* [SET TASK] In the listing below, count the lines with "body" and report only the figure.

* [DATASET RECORDS]
^^^^^^^^

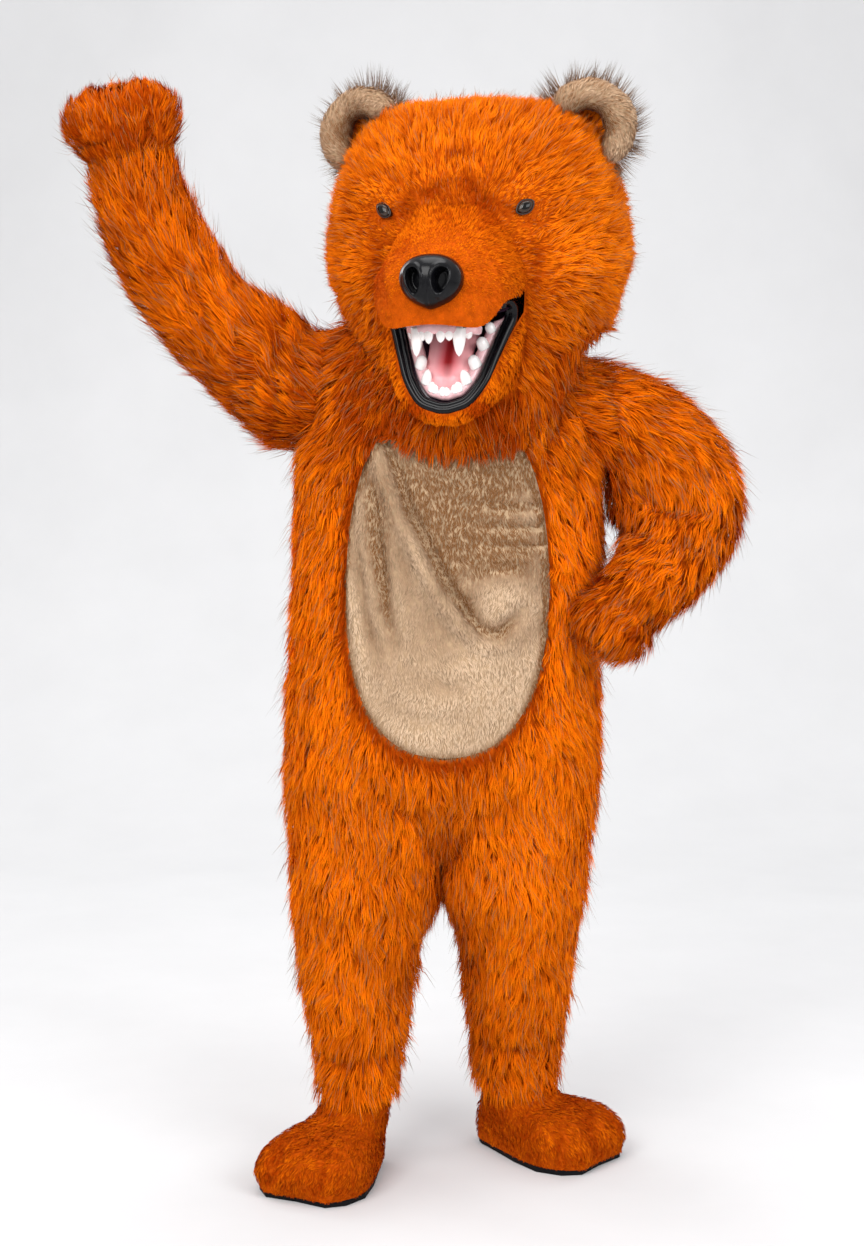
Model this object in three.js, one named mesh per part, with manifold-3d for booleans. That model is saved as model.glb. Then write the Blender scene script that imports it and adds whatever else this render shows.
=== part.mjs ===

^^^^^^^^

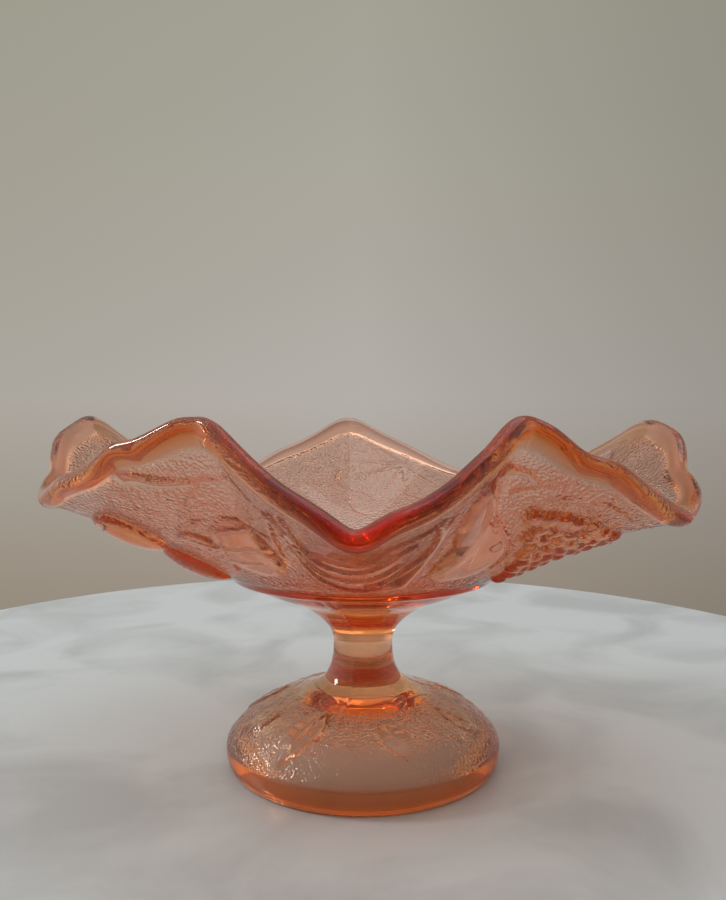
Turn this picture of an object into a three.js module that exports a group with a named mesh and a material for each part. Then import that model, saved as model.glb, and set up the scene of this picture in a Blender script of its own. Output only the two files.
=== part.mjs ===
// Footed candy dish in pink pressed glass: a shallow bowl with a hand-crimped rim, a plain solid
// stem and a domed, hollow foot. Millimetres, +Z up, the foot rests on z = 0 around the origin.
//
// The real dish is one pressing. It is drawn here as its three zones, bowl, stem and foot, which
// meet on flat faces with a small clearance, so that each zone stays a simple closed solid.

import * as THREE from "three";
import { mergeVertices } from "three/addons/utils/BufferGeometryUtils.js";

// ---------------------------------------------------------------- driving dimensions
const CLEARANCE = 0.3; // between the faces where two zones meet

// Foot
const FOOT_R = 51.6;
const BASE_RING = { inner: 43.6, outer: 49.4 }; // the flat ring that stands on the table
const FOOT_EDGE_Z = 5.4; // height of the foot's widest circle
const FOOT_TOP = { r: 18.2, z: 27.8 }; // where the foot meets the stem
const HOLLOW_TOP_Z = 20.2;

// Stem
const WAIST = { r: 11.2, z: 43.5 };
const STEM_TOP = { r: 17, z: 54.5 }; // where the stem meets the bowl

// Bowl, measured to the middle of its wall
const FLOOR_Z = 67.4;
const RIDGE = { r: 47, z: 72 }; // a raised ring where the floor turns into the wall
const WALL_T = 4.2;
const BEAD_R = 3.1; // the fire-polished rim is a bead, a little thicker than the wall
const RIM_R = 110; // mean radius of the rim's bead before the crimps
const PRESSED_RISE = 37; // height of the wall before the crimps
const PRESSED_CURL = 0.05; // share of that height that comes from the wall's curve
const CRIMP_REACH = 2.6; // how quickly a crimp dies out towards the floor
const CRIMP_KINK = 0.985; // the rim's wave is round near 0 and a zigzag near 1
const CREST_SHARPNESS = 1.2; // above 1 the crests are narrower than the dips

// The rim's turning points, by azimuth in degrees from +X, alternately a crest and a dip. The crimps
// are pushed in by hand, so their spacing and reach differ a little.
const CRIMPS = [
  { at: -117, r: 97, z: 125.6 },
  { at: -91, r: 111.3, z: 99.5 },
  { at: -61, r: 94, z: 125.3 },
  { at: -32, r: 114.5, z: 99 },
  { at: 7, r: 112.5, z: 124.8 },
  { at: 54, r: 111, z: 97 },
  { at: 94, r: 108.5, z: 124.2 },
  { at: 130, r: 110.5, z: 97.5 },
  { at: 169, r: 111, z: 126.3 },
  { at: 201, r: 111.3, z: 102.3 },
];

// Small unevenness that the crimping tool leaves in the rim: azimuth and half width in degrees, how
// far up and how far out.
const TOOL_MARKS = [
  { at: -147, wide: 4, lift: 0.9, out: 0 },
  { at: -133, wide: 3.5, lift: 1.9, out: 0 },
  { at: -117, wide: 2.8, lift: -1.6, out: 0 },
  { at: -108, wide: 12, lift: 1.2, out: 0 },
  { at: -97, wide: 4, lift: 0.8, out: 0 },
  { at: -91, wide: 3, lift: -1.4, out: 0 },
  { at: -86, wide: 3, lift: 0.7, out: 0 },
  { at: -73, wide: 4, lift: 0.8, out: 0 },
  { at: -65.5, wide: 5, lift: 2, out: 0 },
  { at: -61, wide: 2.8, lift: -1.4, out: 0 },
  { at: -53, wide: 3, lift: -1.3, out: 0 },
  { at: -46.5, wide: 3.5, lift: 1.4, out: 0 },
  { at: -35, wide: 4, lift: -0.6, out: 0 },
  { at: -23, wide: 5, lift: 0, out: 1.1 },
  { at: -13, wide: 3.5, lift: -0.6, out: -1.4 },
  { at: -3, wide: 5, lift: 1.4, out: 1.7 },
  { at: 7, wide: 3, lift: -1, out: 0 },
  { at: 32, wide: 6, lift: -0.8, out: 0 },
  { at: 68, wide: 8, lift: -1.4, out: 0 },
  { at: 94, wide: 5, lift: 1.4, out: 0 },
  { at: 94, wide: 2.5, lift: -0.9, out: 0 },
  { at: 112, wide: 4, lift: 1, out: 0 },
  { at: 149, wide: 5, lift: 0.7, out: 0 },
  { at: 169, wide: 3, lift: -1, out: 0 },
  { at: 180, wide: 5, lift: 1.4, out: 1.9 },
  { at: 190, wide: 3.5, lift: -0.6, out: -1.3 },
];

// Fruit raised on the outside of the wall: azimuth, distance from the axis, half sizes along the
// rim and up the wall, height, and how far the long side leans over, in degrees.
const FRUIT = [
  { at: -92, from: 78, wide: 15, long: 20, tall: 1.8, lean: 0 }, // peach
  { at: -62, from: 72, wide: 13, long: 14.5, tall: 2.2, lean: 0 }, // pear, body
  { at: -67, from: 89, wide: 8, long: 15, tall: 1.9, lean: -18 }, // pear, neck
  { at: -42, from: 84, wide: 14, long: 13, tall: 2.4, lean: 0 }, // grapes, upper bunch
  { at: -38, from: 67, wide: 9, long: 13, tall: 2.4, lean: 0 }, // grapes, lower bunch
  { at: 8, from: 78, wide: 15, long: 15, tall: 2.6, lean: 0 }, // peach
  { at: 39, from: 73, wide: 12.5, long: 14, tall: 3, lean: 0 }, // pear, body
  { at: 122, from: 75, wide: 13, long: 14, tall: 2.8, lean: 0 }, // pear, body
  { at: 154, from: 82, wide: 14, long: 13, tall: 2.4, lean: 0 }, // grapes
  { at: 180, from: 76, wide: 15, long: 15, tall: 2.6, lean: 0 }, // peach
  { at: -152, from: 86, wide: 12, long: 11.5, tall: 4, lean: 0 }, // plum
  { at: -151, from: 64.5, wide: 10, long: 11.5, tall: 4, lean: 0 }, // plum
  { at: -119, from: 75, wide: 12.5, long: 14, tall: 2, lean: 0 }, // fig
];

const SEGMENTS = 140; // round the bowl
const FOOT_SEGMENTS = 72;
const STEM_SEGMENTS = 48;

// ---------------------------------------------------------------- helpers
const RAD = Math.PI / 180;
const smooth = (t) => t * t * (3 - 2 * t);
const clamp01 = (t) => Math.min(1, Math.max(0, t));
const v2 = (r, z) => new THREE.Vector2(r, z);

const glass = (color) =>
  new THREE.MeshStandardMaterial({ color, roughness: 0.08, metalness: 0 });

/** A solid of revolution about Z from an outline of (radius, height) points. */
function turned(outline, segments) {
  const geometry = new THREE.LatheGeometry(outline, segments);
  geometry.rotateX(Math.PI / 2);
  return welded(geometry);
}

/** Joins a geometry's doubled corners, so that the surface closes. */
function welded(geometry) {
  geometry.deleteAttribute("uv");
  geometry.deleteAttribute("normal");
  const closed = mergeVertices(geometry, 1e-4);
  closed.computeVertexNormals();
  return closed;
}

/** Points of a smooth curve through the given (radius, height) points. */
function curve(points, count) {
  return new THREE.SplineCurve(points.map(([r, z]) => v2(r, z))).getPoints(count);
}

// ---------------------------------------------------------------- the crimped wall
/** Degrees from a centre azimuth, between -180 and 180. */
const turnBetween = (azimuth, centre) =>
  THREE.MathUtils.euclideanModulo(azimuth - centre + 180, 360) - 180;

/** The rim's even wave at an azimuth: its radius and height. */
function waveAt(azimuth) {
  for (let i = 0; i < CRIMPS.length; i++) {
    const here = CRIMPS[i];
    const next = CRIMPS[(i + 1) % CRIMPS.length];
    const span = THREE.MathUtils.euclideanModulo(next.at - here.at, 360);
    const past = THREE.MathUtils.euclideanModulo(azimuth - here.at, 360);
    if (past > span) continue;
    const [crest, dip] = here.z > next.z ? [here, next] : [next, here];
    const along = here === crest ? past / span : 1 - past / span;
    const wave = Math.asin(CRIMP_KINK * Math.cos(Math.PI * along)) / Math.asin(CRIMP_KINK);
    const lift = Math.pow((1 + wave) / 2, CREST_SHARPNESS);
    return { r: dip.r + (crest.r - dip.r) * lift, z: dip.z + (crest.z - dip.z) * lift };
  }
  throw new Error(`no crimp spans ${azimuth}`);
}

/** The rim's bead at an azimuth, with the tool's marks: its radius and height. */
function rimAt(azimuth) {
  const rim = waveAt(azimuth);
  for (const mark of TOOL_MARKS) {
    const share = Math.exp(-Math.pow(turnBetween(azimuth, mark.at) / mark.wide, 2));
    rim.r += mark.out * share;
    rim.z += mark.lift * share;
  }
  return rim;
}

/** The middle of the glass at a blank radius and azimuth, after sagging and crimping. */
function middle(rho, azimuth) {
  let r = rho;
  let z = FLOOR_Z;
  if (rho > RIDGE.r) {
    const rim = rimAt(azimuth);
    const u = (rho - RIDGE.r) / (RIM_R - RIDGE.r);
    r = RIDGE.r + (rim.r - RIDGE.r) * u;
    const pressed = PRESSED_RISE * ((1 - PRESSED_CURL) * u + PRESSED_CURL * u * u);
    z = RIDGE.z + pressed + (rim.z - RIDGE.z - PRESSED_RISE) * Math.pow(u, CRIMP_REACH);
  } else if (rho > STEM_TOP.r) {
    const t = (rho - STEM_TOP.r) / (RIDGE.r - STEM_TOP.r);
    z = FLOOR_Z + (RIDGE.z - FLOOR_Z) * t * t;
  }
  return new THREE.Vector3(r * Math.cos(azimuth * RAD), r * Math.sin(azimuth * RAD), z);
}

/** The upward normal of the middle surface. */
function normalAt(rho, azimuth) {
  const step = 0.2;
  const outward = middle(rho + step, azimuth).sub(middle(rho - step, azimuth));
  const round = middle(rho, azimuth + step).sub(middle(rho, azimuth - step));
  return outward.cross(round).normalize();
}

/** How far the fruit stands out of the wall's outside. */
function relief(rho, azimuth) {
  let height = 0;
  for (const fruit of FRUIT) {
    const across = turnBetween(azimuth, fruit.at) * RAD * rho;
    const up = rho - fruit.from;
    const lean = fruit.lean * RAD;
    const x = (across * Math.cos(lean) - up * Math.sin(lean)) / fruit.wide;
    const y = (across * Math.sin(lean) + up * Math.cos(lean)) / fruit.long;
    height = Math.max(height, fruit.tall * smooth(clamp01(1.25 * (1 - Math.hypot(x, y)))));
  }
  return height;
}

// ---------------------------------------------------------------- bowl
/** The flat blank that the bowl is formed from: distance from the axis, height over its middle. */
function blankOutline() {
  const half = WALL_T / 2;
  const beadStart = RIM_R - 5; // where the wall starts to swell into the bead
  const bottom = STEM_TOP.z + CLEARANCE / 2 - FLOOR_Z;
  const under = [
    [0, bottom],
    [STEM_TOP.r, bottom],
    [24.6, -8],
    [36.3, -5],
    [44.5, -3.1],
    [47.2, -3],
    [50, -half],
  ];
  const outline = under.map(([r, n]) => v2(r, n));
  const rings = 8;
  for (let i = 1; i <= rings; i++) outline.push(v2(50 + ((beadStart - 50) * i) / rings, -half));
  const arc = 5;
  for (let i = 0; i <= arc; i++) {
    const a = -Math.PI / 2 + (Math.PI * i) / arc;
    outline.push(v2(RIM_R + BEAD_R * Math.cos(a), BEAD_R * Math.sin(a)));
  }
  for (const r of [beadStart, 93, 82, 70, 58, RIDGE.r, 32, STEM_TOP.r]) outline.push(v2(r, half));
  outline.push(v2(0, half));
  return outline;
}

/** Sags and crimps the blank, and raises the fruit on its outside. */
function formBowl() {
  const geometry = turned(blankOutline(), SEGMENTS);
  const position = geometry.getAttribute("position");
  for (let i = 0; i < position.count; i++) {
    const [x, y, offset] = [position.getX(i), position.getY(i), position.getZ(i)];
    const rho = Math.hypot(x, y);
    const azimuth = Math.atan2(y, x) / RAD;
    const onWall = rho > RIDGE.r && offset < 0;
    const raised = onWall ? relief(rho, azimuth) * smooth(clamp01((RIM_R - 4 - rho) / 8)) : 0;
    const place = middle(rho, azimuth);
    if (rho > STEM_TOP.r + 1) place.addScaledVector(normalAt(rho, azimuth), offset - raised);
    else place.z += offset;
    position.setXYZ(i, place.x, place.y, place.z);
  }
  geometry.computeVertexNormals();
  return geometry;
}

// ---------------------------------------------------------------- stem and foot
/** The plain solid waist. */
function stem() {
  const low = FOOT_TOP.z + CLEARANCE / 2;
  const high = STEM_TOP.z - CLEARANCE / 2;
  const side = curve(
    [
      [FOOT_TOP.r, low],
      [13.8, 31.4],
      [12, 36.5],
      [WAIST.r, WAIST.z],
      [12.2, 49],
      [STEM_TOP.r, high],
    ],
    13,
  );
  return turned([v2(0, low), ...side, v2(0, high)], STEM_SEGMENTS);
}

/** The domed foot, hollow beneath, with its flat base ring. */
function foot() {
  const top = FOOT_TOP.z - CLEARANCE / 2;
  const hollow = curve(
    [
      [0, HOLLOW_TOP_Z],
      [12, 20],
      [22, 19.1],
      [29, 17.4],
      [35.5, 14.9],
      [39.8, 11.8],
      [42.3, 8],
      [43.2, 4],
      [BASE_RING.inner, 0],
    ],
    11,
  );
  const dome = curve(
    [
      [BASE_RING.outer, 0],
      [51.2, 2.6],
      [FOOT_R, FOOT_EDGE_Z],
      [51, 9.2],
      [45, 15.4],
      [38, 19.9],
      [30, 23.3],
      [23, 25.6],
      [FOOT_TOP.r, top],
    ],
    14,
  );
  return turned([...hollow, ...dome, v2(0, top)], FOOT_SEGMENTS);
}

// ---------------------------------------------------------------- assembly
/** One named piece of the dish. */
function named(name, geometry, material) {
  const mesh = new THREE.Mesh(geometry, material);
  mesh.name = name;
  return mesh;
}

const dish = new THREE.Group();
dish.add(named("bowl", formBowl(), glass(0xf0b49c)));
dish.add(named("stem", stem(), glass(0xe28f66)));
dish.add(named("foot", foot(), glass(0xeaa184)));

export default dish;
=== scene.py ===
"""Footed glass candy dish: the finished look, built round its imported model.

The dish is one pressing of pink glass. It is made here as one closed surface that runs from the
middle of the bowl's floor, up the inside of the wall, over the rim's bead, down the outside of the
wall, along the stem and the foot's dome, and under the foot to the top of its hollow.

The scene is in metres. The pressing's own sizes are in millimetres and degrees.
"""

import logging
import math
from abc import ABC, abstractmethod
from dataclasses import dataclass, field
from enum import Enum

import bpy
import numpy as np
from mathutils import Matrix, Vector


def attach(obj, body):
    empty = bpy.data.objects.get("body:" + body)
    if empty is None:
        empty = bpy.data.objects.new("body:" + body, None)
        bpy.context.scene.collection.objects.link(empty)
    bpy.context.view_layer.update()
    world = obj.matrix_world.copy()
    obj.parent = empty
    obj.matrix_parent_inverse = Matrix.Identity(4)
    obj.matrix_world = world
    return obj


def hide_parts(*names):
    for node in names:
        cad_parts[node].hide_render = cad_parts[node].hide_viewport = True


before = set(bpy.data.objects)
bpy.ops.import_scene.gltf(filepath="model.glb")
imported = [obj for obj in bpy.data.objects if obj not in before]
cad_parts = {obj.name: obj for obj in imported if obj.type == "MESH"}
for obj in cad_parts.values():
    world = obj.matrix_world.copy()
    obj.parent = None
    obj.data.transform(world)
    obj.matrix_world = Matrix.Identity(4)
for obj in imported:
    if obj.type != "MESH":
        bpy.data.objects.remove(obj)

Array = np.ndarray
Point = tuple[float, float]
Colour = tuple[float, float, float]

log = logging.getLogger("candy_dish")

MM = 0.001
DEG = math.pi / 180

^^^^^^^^

* [TASK OUTPUT] 6